The out-of-door costume of the Mevlevi Order is said to have been adopted by their talented founder Mevlāna (Our Lord) Jelālū-‘d-Dīn *), as a sign of mourning for his friend and spiritual master, Shemsū-‘d-Dīn (“Sun of the Faith”). It consists of a tall hat called a kulak, of undyed camel’s hair felt, in shape like an inverted plantpot. Their Sheikhs, who all claim descent from the family of the Prophet, are, on this account, entitled to wear round their kulah a green turban. The legend attached to this head-dress says that the soul of Mohammed had a previous existence in the Alemi Ervah, or Spirit World, where Allah placed it in a vase of light of that shape.
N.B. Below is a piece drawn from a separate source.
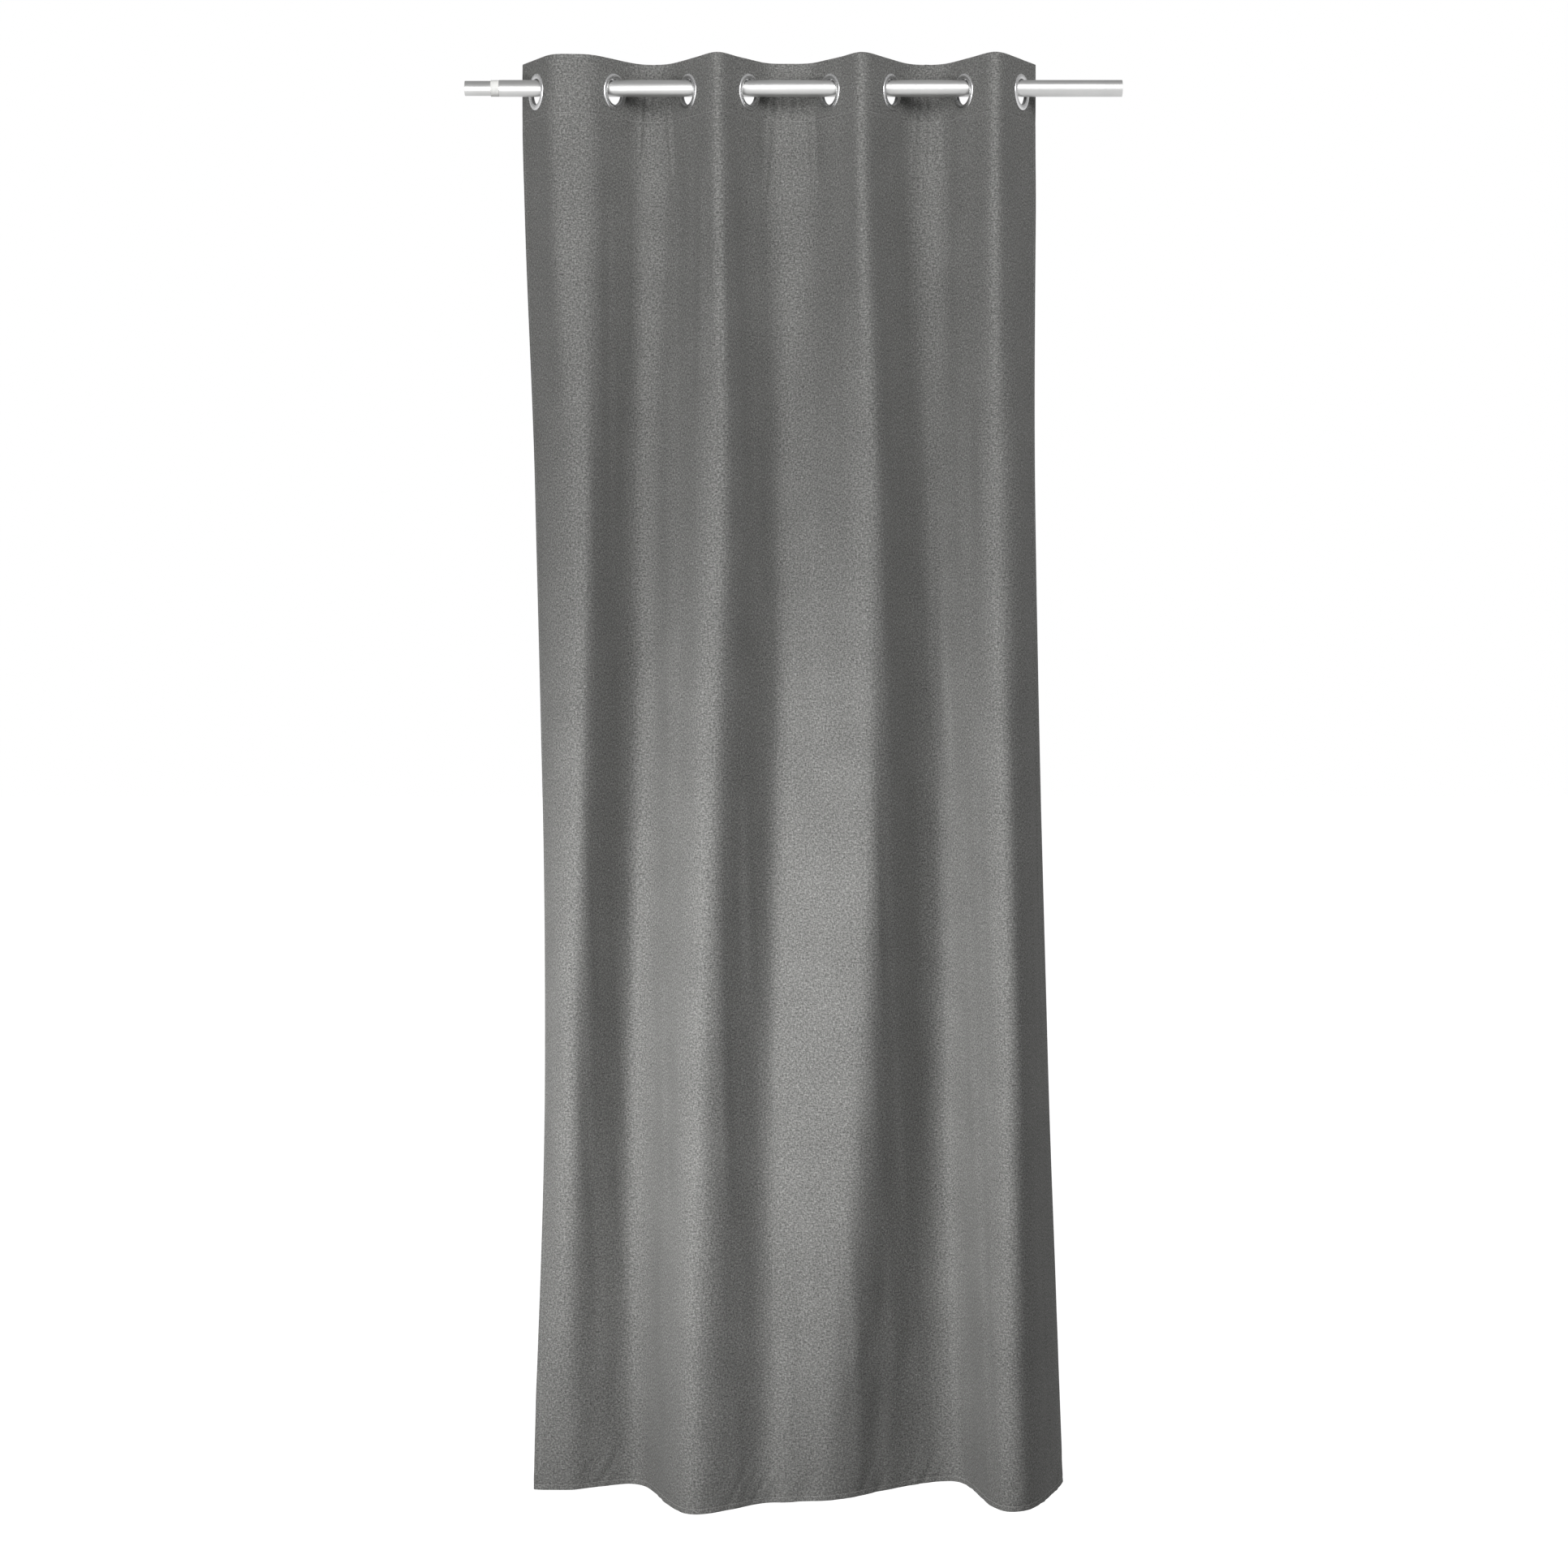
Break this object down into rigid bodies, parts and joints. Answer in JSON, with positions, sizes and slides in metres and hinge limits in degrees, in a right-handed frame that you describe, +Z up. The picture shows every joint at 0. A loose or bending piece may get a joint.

*) Ǧalāl ad-Dīn Muḥammad bin Šaiḫ Bahā’ ad-Dīn Muḥammad bin Ḥusain-i Balḫī-yi Rūmī, called Rumi for short. Born on 30 September 1207 in Balch, today in Afghanistan, or Wachsch near Qurghonteppa, today in Tajikistan; died on 17 December 1273 in Konya, was a Persian Sufi mystic, scholar and one of the most important Persian-speaking poets of the Middle Ages. From his followers, especially the dervishes, he was nicknamed Maulana, “our master” (from Arabic Maulā). The Mevlevi Dervish Order is named after him.
The lay members of the Order, who do not wear the Dervish dress except when taking part in its ceremonies, often, when in private, lay aside their ordinary fez, or turban, and don the kulak, in order to enjoy the happy influence it is believed to exert on the wearer. When the son of Othman I (1258-1326, Soliman Pasha, asked the blessing of the Mevlevi Grand Master at Konya on the expedition he was undertaking against the Byzantine Greeks, that dignitary placed on his head a kulak, and prophesied that “victory should go with him.” The prince showed his reverence for the gift by having it covered with silver.
So high was the favor which this Order enjoyed under the early Sultans, that their kulak became the state headdress at the Ottoman Court. It was worn, ornamented with gold embroidery, by successive “Commanders of the Faithful,” and also, variously decorated, by civil and military dignitaries until the beginning of the present century, when “the Reforming Sultan,” Mahmoud II (20 July 1785 – 1 July 1839), relegated its use to the officers of the Janissary Corps.
The khirkha of the Mevlevi Order is a long, loose, wide-sleeved robe of fawn-colored cloth for ordinary wear, and of black stuff when used to cover the costume in which they dance. Like the mantles of the Dervishes generally, it is more or less a copy of that believed to have been worn by the Prophet.
The tennūri, or skirt, is worn only by Mevlevi Dervishes when performing their religious exercises. It may be red, yellow, or brown; is made very wide and without gores, and reaches to the feet. The rapid motion of the wearers when spinning round in their mystic dance extends these skirts to their full width, exposing to view the drawers of white linen worn beneath. The upper part of the body is clad in a short jacket of colored material with tight-fitting sleeves, and round the waist is bound the taybend, a girdle containing in its folds the “Stone of Contentment.” This is commemorative of the stones formerly carried by begging Dervishes, who bound them close to their stomachs in order to suppress the pangs of hunger. Three were usually carried, though their wearers confidently believed that Allah would not fail to send relief before the necessity arose for using the full number.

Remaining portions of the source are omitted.